### What to produce
Output every line below exactly.

### Supplied data
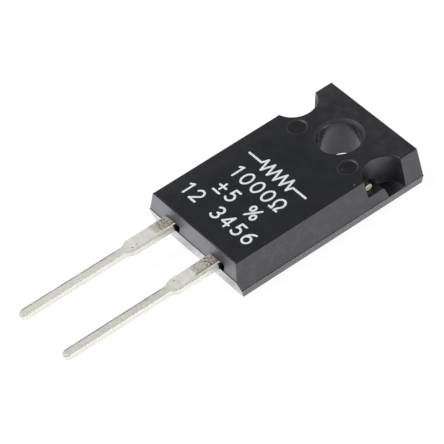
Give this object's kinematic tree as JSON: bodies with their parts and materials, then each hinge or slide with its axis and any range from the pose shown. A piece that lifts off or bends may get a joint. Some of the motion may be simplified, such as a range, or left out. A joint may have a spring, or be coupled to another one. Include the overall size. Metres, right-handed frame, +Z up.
{
  "type": "power film resistor",
  "caption": "Flat moulded power film resistor with flat leads at one end, a screw hole through the other and a ceramic mounting face.",
  "frame": {"origin": "axis of the mounting hole, in the plane of the mounting face", "axes": "+Z up through the hole to the marked face, leads pointing along -Y, +X across the body"},
  "size_m": [0.0102, 0.0289, 0.0032],
  "materials": {
    "moulding": "matte black epoxy moulding compound",
    "lead_plating": "matte solder plating on copper",
    "cut_metal": "sheared plated copper",
    "ceramic": "fired alumina, unglazed",
    "film": "printed resistive film",
    "termination": "fired silver print",
    "overcoat_glass": "green glass overcoat",
    "solder": "reflowed solder",
    "ink": "white marking ink"
  },
  "bodies": {
    "root": {"body": "moulding", "lead_left": "lead_plating", "lead_right": "lead_plating", "tie_bar_left": "cut_metal", "tie_bar_right": "cut_metal", "substrate": "ceramic", "film": "film", "termination_left": "termination", "termination_right": "termination", "overcoat": "overcoat_glass", "solder_left": "solder", "solder_right": "solder"}
  },
  "joints": []
}
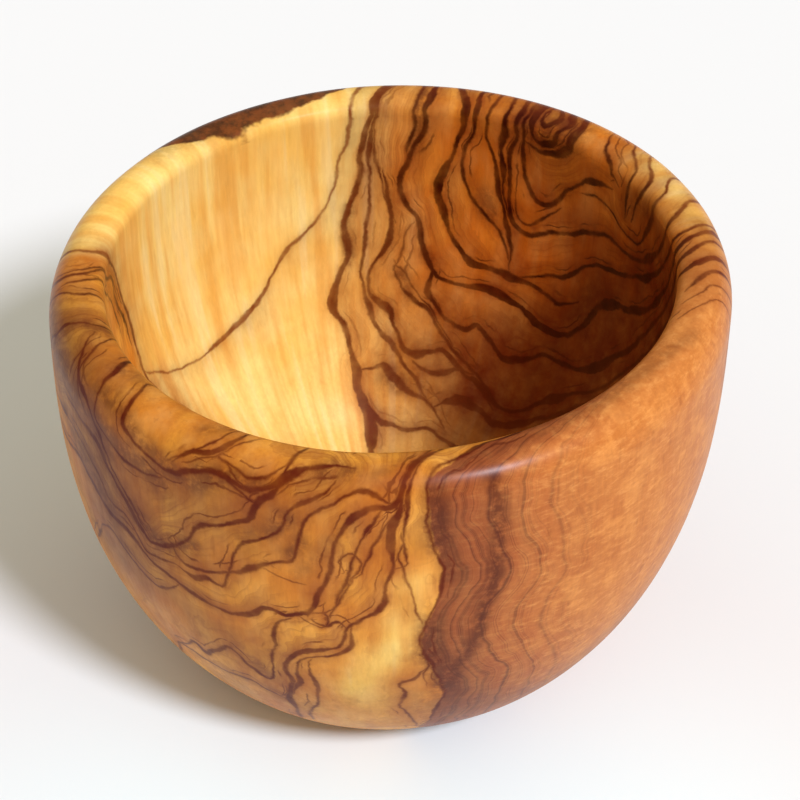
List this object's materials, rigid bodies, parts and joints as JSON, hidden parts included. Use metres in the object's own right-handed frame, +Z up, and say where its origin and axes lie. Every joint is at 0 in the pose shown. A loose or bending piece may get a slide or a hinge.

### Exercise solution
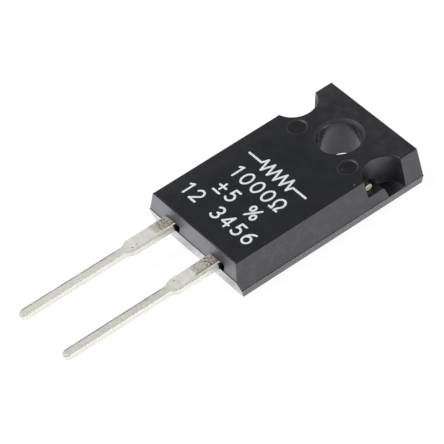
Give this object's kinematic tree as JSON: bodies with their parts and materials, then each hinge or slide with its axis and any range from the pose shown. A piece that lifts off or bends may get a joint. Some of the motion may be simplified, such as a range, or left out. A joint may have a spring, or be coupled to another one. Include the overall size. Metres, right-handed frame, +Z up.
{
  "type": "power film resistor",
  "caption": "Flat moulded power film resistor with flat leads at one end, a screw hole through the other and a ceramic mounting face.",
  "frame": {"origin": "axis of the mounting hole, in the plane of the mounting face", "axes": "+Z up through the hole to the marked face, leads pointing along -Y, +X across the body"},
  "size_m": [0.0102, 0.0289, 0.0032],
  "materials": {
    "moulding": "matte black epoxy moulding compound",
    "lead_plating": "matte solder plating on copper",
    "cut_metal": "sheared plated copper",
    "ceramic": "fired alumina, unglazed",
    "film": "printed resistive film",
    "termination": "fired silver print",
    "overcoat_glass": "green glass overcoat",
    "solder": "reflowed solder",
    "ink": "white marking ink"
  },
  "bodies": {
    "root": {"body": "moulding", "lead_left": "lead_plating", "lead_right": "lead_plating", "tie_bar_left": "cut_metal", "tie_bar_right": "cut_metal", "substrate": "ceramic", "film": "film", "termination_left": "termination", "termination_right": "termination", "overcoat": "overcoat_glass", "solder_left": "solder", "solder_right": "solder"}
  },
  "joints": []
}
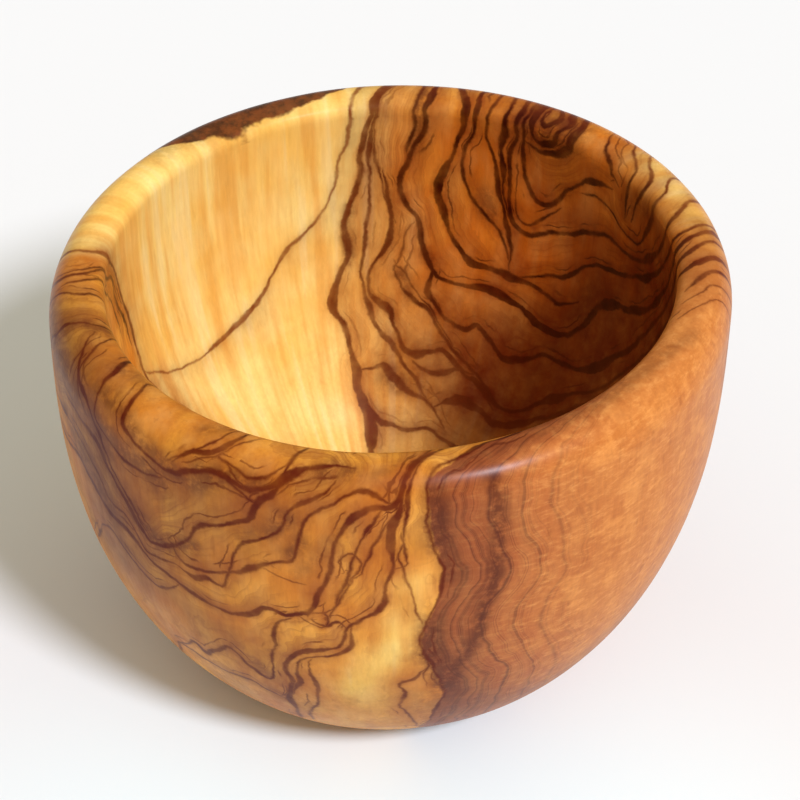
List this object's materials, rigid bodies, parts and joints as JSON, hidden parts included. Use metres in the object's own right-handed frame, +Z up, and say where its origin and axes lie. Every joint is at 0 in the pose shown. A loose or bending piece may get a slide or a hinge.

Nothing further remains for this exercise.